EXERCISE:
Exactly the lines from the line with "on the underside" to the line with "obj.matrix_world = world" should be extracted, both included, with no other lines.

DATA EXCERPTS:
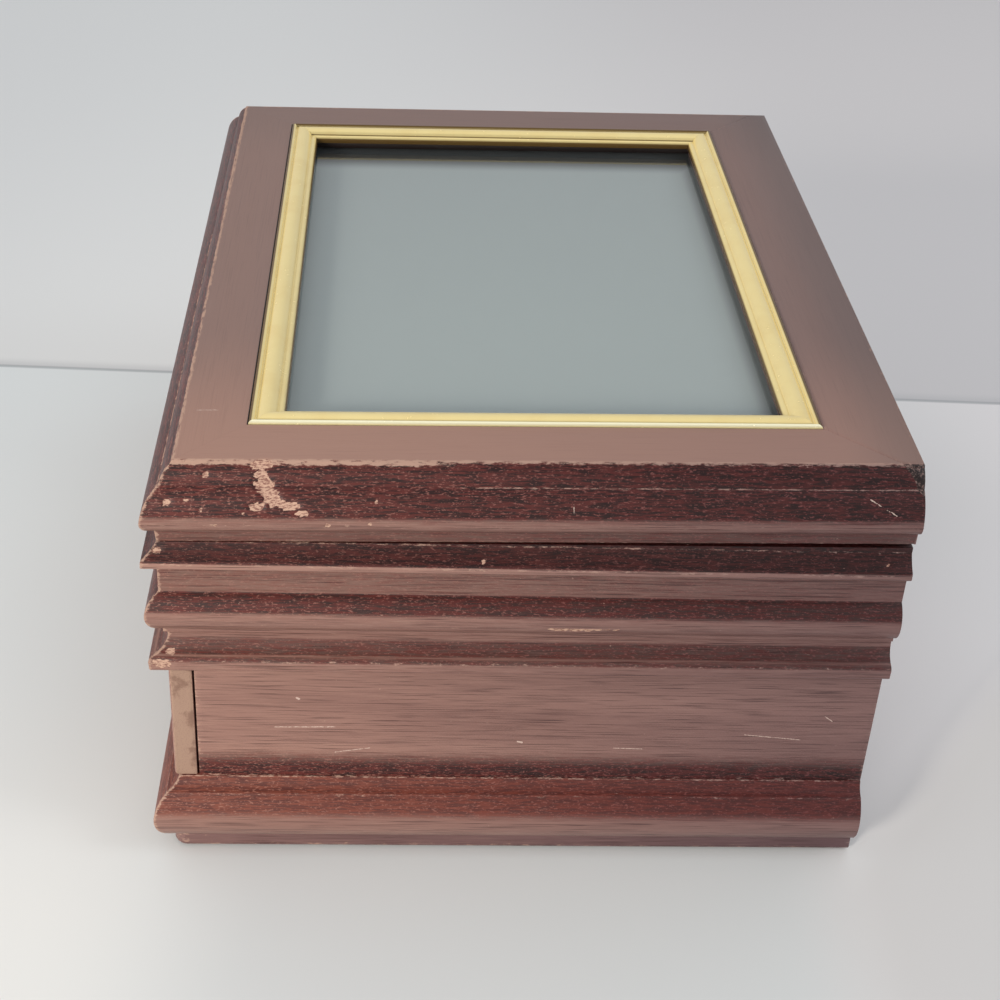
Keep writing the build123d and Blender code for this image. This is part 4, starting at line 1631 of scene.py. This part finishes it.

--

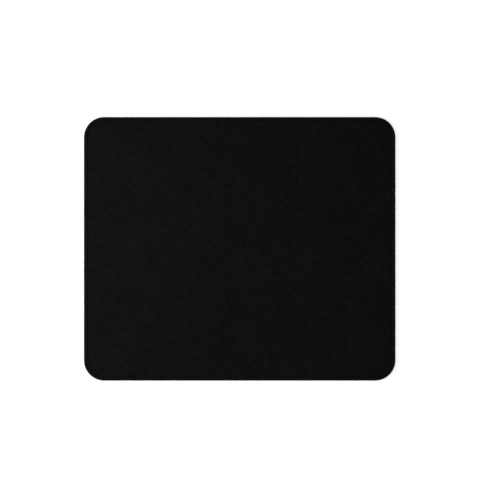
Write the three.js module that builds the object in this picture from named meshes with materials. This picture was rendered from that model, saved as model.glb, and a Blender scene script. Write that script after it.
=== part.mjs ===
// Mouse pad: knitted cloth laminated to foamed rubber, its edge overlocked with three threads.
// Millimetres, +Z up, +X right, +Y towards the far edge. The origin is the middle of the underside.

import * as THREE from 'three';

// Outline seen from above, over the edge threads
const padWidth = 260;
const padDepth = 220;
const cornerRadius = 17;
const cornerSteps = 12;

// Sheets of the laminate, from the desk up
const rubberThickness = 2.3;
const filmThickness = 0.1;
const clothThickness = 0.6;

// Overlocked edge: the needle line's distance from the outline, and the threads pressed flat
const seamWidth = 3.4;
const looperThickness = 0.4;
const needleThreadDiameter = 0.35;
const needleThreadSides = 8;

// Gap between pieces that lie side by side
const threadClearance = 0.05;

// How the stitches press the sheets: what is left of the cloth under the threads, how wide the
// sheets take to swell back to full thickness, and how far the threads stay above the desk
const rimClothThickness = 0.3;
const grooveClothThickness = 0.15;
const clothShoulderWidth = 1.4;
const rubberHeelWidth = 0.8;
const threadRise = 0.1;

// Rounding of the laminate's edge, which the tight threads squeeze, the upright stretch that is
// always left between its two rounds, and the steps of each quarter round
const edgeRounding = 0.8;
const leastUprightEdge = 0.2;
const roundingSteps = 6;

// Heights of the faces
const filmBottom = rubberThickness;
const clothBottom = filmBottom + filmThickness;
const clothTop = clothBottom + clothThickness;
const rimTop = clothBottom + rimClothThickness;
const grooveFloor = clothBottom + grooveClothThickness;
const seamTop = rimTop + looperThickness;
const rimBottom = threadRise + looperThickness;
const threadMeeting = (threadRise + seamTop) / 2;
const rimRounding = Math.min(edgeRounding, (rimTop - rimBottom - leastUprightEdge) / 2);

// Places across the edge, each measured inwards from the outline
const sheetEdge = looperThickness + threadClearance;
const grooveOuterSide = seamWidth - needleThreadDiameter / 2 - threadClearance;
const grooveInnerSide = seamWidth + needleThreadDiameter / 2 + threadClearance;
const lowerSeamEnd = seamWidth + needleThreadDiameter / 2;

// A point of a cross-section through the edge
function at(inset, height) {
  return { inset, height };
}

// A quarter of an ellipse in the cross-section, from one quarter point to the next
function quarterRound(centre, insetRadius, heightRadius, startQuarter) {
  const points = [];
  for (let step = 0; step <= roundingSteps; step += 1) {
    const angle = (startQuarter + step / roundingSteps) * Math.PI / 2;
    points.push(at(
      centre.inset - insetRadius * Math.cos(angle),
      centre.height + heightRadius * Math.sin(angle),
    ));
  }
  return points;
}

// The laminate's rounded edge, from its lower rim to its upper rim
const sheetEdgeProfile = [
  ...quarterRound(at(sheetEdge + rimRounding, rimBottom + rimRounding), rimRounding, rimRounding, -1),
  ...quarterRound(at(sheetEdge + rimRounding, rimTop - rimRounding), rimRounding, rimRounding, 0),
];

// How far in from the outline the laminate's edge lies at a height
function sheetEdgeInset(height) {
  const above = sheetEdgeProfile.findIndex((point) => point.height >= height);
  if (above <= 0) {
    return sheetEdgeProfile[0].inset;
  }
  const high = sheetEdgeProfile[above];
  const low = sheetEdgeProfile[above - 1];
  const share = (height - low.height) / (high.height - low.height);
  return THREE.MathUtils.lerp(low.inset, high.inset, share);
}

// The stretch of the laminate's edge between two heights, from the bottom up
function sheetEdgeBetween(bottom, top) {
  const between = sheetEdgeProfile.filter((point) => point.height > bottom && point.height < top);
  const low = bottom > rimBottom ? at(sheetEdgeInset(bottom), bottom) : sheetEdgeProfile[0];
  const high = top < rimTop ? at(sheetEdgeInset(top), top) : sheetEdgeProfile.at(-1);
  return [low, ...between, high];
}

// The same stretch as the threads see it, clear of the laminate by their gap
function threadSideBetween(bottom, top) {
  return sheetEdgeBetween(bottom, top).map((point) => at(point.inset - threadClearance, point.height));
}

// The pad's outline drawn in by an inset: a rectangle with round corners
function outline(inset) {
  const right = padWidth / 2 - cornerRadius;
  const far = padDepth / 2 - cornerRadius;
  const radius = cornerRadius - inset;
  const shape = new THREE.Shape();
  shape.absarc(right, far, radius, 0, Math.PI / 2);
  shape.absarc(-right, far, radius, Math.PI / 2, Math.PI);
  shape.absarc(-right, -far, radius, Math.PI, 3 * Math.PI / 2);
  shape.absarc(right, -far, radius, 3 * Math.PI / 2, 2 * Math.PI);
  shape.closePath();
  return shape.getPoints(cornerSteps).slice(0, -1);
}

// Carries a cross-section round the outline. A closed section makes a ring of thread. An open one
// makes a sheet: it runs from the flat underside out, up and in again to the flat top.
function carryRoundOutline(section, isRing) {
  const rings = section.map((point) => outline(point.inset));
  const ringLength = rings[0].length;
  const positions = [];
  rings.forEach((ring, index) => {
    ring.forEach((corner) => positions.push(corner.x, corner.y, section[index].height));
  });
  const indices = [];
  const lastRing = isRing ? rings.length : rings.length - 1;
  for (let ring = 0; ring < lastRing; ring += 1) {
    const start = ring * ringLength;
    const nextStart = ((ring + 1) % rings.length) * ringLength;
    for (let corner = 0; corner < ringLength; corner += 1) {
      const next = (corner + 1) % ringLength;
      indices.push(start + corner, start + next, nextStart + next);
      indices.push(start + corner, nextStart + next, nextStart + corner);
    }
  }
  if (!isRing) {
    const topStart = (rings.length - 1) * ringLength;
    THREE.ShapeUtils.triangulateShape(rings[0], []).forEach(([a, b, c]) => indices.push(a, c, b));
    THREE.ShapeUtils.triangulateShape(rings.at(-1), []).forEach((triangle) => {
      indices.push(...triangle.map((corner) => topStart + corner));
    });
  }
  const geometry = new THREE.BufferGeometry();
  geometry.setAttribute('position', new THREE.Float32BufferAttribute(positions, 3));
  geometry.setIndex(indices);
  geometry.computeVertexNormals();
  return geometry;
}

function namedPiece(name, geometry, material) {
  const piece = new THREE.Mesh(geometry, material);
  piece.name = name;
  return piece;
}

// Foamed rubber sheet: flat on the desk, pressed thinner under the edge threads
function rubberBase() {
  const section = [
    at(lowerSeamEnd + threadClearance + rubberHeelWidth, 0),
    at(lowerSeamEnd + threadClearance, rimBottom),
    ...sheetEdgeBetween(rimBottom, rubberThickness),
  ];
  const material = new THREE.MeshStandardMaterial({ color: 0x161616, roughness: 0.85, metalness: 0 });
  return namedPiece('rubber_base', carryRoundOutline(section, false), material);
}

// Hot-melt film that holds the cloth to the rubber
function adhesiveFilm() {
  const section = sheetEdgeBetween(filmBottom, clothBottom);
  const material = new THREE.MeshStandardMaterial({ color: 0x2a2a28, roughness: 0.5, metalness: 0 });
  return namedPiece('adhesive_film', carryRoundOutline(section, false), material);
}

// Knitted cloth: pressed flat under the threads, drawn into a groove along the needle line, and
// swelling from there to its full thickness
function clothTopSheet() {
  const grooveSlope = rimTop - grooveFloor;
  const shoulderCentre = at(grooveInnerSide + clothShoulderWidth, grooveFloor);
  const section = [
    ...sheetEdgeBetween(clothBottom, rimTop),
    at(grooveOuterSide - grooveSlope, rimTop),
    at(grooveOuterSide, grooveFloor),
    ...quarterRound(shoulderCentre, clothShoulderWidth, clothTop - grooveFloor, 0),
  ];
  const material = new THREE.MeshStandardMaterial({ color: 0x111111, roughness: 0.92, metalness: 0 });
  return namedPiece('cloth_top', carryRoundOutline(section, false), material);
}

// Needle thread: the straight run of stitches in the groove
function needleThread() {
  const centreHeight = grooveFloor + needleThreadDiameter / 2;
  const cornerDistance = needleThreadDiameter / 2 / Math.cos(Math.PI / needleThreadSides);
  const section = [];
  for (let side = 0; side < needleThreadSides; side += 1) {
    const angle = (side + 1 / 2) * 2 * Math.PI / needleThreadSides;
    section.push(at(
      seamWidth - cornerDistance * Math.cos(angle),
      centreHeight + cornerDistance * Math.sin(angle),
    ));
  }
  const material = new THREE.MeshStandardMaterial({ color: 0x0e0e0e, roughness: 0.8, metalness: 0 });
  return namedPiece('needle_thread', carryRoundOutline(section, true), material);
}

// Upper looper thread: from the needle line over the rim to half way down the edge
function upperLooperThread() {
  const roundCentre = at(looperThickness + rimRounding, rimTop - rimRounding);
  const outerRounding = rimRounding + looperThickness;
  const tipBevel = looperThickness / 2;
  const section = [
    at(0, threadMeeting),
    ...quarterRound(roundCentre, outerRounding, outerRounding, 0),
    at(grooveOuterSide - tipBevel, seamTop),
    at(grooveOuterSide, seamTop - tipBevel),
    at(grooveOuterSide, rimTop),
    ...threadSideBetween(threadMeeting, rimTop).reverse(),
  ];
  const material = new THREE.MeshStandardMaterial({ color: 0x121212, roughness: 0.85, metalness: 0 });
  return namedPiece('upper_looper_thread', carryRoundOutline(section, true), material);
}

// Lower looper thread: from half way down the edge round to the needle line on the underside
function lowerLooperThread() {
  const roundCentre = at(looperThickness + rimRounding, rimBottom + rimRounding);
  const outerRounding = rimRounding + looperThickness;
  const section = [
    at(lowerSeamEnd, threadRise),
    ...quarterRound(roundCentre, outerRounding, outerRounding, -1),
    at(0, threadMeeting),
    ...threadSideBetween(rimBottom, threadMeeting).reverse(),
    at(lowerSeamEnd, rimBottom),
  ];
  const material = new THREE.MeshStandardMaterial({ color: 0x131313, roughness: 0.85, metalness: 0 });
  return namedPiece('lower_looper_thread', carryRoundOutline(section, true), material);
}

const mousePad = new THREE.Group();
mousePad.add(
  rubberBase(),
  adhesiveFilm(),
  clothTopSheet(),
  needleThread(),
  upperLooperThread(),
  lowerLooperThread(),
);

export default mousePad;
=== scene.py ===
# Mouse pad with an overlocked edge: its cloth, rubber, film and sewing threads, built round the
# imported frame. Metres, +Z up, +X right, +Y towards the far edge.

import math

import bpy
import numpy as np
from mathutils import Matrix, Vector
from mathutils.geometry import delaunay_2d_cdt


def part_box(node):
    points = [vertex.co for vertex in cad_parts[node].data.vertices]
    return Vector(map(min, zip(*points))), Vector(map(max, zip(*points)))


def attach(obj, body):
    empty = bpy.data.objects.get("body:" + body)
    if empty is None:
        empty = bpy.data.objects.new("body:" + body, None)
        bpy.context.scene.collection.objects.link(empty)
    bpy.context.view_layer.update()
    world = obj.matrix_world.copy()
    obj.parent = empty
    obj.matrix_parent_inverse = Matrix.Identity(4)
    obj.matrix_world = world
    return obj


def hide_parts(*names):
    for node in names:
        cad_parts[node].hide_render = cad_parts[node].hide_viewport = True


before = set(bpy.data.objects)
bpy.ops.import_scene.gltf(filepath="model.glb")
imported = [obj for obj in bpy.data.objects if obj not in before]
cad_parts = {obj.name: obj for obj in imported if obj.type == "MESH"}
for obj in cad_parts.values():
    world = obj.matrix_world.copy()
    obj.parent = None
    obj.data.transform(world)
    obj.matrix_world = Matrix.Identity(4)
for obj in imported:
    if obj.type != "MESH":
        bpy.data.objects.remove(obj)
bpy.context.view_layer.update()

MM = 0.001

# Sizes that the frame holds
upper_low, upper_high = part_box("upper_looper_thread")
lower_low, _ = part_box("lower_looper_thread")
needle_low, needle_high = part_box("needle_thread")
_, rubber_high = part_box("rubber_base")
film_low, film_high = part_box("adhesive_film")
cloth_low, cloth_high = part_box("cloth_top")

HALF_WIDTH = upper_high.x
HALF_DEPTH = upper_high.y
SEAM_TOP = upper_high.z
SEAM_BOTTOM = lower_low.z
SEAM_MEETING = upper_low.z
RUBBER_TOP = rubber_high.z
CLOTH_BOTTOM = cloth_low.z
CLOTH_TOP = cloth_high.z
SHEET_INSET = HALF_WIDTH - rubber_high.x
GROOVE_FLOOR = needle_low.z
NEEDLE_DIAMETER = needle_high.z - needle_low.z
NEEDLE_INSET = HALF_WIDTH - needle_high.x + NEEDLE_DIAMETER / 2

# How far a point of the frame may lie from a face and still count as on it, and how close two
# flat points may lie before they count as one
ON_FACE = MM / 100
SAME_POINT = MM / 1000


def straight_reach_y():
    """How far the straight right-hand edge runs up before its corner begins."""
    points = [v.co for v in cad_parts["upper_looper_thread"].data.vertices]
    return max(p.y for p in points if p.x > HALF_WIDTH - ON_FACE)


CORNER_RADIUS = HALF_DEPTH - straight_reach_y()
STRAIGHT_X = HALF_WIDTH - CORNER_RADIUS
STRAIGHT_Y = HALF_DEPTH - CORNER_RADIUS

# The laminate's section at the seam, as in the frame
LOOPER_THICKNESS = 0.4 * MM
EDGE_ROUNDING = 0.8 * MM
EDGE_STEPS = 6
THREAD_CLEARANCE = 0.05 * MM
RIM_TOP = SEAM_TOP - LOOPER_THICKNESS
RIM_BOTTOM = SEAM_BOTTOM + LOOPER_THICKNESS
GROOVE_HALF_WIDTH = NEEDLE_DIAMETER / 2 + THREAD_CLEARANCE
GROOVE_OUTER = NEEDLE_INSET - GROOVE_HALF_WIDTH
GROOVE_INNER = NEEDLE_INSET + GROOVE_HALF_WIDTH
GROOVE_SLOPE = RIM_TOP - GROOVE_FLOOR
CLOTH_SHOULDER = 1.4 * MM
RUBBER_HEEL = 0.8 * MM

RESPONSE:
// Lower looper thread: from half way down the edge round to the needle line on the underside
function lowerLooperThread() {
  const roundCentre = at(looperThickness + rimRounding, rimBottom + rimRounding);
  const outerRounding = rimRounding + looperThickness;
  const section = [
    at(lowerSeamEnd, threadRise),
    ...quarterRound(roundCentre, outerRounding, outerRounding, -1),
    at(0, threadMeeting),
    ...threadSideBetween(rimBottom, threadMeeting).reverse(),
    at(lowerSeamEnd, rimBottom),
  ];
  const material = new THREE.MeshStandardMaterial({ color: 0x131313, roughness: 0.85, metalness: 0 });
  return namedPiece('lower_looper_thread', carryRoundOutline(section, true), material);
}

const mousePad = new THREE.Group();
mousePad.add(
  rubberBase(),
  adhesiveFilm(),
  clothTopSheet(),
  needleThread(),
  upperLooperThread(),
  lowerLooperThread(),
);

export default mousePad;
=== scene.py ===
# Mouse pad with an overlocked edge: its cloth, rubber, film and sewing threads, built round the
# imported frame. Metres, +Z up, +X right, +Y towards the far edge.

import math

import bpy
import numpy as np
from mathutils import Matrix, Vector
from mathutils.geometry import delaunay_2d_cdt


def part_box(node):
    points = [vertex.co for vertex in cad_parts[node].data.vertices]
    return Vector(map(min, zip(*points))), Vector(map(max, zip(*points)))


def attach(obj, body):
    empty = bpy.data.objects.get("body:" + body)
    if empty is None:
        empty = bpy.data.objects.new("body:" + body, None)
        bpy.context.scene.collection.objects.link(empty)
    bpy.context.view_layer.update()
    world = obj.matrix_world.copy()
    obj.parent = empty
    obj.matrix_parent_inverse = Matrix.Identity(4)
    obj.matrix_world = world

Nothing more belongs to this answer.